What you should do
Output all of the data below exactly as given.

Dataset extract

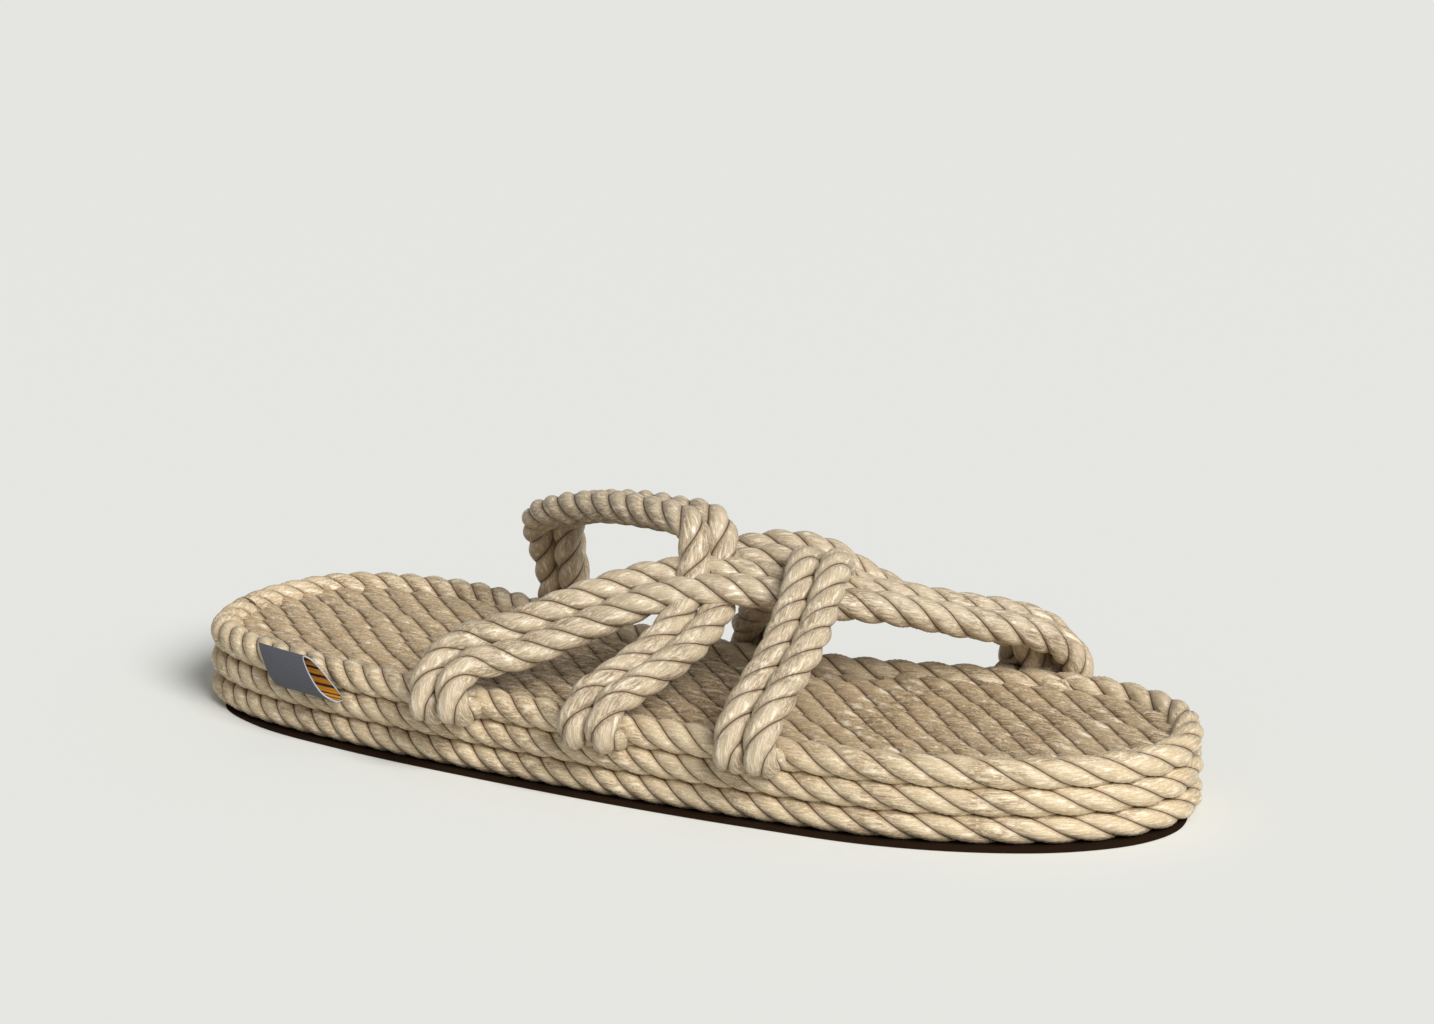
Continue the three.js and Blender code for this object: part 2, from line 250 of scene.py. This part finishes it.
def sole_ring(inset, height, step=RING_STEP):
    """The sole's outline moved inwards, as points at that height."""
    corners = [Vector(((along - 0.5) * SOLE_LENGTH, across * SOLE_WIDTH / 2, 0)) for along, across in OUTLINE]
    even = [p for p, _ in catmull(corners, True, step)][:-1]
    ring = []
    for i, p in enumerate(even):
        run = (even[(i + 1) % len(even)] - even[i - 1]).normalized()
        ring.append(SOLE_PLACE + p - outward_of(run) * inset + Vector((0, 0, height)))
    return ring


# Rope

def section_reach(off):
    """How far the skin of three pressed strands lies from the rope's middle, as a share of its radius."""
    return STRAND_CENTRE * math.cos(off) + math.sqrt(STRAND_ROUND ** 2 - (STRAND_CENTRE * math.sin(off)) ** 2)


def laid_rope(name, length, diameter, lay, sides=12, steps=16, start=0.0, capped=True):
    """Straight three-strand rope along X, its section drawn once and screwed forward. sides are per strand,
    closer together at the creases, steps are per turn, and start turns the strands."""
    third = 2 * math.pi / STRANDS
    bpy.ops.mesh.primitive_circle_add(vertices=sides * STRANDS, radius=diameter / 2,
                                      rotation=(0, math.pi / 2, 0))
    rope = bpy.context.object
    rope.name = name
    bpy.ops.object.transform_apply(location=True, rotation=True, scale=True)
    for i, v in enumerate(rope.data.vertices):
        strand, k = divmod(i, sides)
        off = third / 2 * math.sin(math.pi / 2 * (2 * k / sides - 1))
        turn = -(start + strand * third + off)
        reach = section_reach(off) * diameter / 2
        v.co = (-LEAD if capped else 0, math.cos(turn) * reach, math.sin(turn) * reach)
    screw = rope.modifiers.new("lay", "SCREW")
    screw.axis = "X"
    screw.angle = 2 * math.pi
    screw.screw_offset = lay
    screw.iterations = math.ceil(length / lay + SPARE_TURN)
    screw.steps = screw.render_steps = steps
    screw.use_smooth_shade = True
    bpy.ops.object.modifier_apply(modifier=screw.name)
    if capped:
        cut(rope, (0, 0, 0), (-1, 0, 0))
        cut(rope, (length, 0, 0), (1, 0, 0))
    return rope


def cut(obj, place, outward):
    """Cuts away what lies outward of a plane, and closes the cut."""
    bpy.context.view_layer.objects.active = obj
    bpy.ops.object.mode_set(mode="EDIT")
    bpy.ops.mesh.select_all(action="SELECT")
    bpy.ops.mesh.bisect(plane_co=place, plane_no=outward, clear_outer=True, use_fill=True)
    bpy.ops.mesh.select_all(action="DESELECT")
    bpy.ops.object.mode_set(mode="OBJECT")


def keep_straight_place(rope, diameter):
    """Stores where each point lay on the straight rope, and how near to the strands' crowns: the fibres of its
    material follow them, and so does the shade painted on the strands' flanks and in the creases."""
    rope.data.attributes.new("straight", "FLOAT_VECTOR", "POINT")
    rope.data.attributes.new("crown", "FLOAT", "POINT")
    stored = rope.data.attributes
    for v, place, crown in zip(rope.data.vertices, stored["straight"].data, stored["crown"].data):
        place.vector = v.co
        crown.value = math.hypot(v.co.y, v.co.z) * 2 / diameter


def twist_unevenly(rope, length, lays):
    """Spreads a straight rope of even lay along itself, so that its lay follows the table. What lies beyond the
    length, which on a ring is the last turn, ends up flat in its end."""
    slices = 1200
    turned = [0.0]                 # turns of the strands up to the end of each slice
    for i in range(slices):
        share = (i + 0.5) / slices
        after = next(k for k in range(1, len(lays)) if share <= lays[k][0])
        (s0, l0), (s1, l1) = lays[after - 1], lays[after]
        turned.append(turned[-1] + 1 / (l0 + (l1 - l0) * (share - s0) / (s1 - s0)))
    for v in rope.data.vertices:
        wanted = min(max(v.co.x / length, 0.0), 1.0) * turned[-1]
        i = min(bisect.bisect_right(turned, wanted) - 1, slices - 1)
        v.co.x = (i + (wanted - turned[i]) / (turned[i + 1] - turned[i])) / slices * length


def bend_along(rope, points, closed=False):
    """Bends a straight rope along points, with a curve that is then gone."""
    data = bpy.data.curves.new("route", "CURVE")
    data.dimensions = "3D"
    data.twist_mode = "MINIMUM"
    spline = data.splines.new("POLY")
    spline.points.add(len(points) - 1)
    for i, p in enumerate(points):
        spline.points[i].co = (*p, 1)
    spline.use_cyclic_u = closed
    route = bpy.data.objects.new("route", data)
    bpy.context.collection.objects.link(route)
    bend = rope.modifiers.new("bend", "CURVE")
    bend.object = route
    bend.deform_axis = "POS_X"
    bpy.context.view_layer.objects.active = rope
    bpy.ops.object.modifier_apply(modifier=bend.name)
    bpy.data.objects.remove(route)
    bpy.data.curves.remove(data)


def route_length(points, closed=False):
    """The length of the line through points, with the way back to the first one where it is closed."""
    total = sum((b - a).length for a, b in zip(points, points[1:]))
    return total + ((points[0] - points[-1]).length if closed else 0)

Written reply
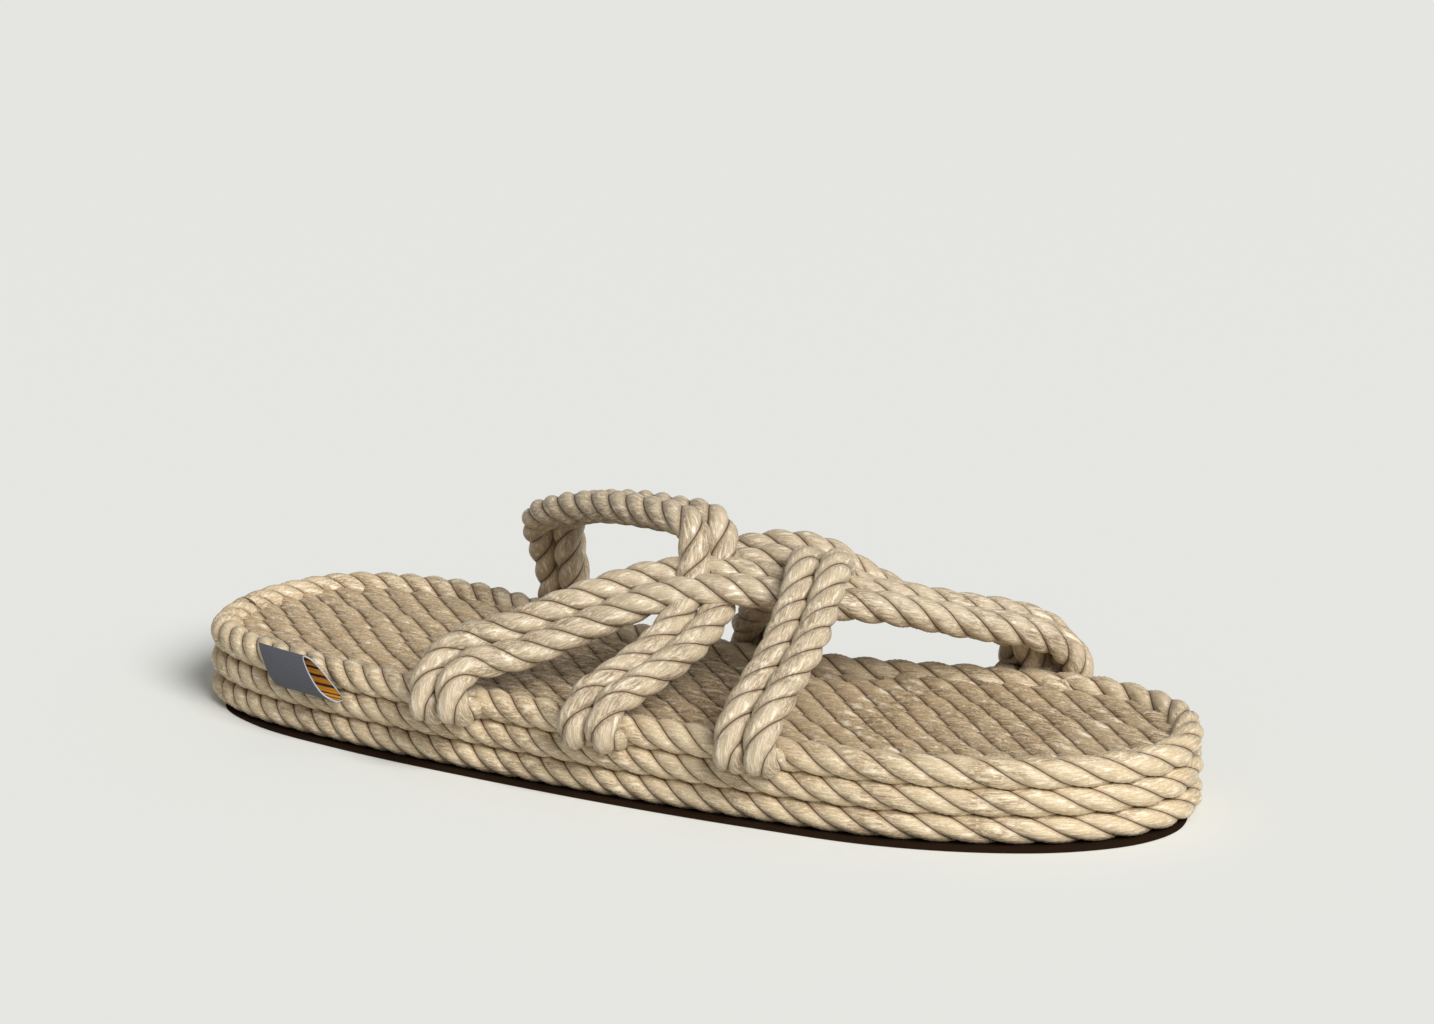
Continue the three.js and Blender code for this object: part 2, from line 250 of scene.py. This part finishes it.
def sole_ring(inset, height, step=RING_STEP):
    """The sole's outline moved inwards, as points at that height."""
    corners = [Vector(((along - 0.5) * SOLE_LENGTH, across * SOLE_WIDTH / 2, 0)) for along, across in OUTLINE]
    even = [p for p, _ in catmull(corners, True, step)][:-1]
    ring = []
    for i, p in enumerate(even):
        run = (even[(i + 1) % len(even)] - even[i - 1]).normalized()
        ring.append(SOLE_PLACE + p - outward_of(run) * inset + Vector((0, 0, height)))
    return ring


# Rope

def section_reach(off):
    """How far the skin of three pressed strands lies from the rope's middle, as a share of its radius."""
    return STRAND_CENTRE * math.cos(off) + math.sqrt(STRAND_ROUND ** 2 - (STRAND_CENTRE * math.sin(off)) ** 2)


def laid_rope(name, length, diameter, lay, sides=12, steps=16, start=0.0, capped=True):
    """Straight three-strand rope along X, its section drawn once and screwed forward. sides are per strand,
    closer together at the creases, steps are per turn, and start turns the strands."""
    third = 2 * math.pi / STRANDS
    bpy.ops.mesh.primitive_circle_add(vertices=sides * STRANDS, radius=diameter / 2,
                                      rotation=(0, math.pi / 2, 0))
    rope = bpy.context.object
    rope.name = name
    bpy.ops.object.transform_apply(location=True, rotation=True, scale=True)
    for i, v in enumerate(rope.data.vertices):
        strand, k = divmod(i, sides)
        off = third / 2 * math.sin(math.pi / 2 * (2 * k / sides - 1))
        turn = -(start + strand * third + off)
        reach = section_reach(off) * diameter / 2
        v.co = (-LEAD if capped else 0, math.cos(turn) * reach, math.sin(turn) * reach)
    screw = rope.modifiers.new("lay", "SCREW")
    screw.axis = "X"
    screw.angle = 2 * math.pi
    screw.screw_offset = lay
    screw.iterations = math.ceil(length / lay + SPARE_TURN)
    screw.steps = screw.render_steps = steps
    screw.use_smooth_shade = True
    bpy.ops.object.modifier_apply(modifier=screw.name)
    if capped:
        cut(rope, (0, 0, 0), (-1, 0, 0))
        cut(rope, (length, 0, 0), (1, 0, 0))
    return rope


def cut(obj, place, outward):
    """Cuts away what lies outward of a plane, and closes the cut."""
    bpy.context.view_layer.objects.active = obj
    bpy.ops.object.mode_set(mode="EDIT")
    bpy.ops.mesh.select_all(action="SELECT")
    bpy.ops.mesh.bisect(plane_co=place, plane_no=outward, clear_outer=True, use_fill=True)
    bpy.ops.mesh.select_all(action="DESELECT")
    bpy.ops.object.mode_set(mode="OBJECT")


def keep_straight_place(rope, diameter):
    """Stores where each point lay on the straight rope, and how near to the strands' crowns: the fibres of its
    material follow them, and so does the shade painted on the strands' flanks and in the creases."""
    rope.data.attributes.new("straight", "FLOAT_VECTOR", "POINT")
    rope.data.attributes.new("crown", "FLOAT", "POINT")
    stored = rope.data.attributes
    for v, place, crown in zip(rope.data.vertices, stored["straight"].data, stored["crown"].data):
        place.vector = v.co
        crown.value = math.hypot(v.co.y, v.co.z) * 2 / diameter


def twist_unevenly(rope, length, lays):
    """Spreads a straight rope of even lay along itself, so that its lay follows the table. What lies beyond the
    length, which on a ring is the last turn, ends up flat in its end."""
    slices = 1200
    turned = [0.0]                 # turns of the strands up to the end of each slice
    for i in range(slices):
        share = (i + 0.5) / slices
        after = next(k for k in range(1, len(lays)) if share <= lays[k][0])
        (s0, l0), (s1, l1) = lays[after - 1], lays[after]
        turned.append(turned[-1] + 1 / (l0 + (l1 - l0) * (share - s0) / (s1 - s0)))
    for v in rope.data.vertices:
        wanted = min(max(v.co.x / length, 0.0), 1.0) * turned[-1]
        i = min(bisect.bisect_right(turned, wanted) - 1, slices - 1)
        v.co.x = (i + (wanted - turned[i]) / (turned[i + 1] - turned[i])) / slices * length


def bend_along(rope, points, closed=False):
    """Bends a straight rope along points, with a curve that is then gone."""
    data = bpy.data.curves.new("route", "CURVE")
    data.dimensions = "3D"
    data.twist_mode = "MINIMUM"
    spline = data.splines.new("POLY")
    spline.points.add(len(points) - 1)
    for i, p in enumerate(points):
        spline.points[i].co = (*p, 1)
    spline.use_cyclic_u = closed
    route = bpy.data.objects.new("route", data)
    bpy.context.collection.objects.link(route)
    bend = rope.modifiers.new("bend", "CURVE")
    bend.object = route
    bend.deform_axis = "POS_X"
    bpy.context.view_layer.objects.active = rope
    bpy.ops.object.modifier_apply(modifier=bend.name)
    bpy.data.objects.remove(route)
    bpy.data.curves.remove(data)


def route_length(points, closed=False):
    """The length of the line through points, with the way back to the first one where it is closed."""
    total = sum((b - a).length for a, b in zip(points, points[1:]))
    return total + ((points[0] - points[-1]).length if closed else 0)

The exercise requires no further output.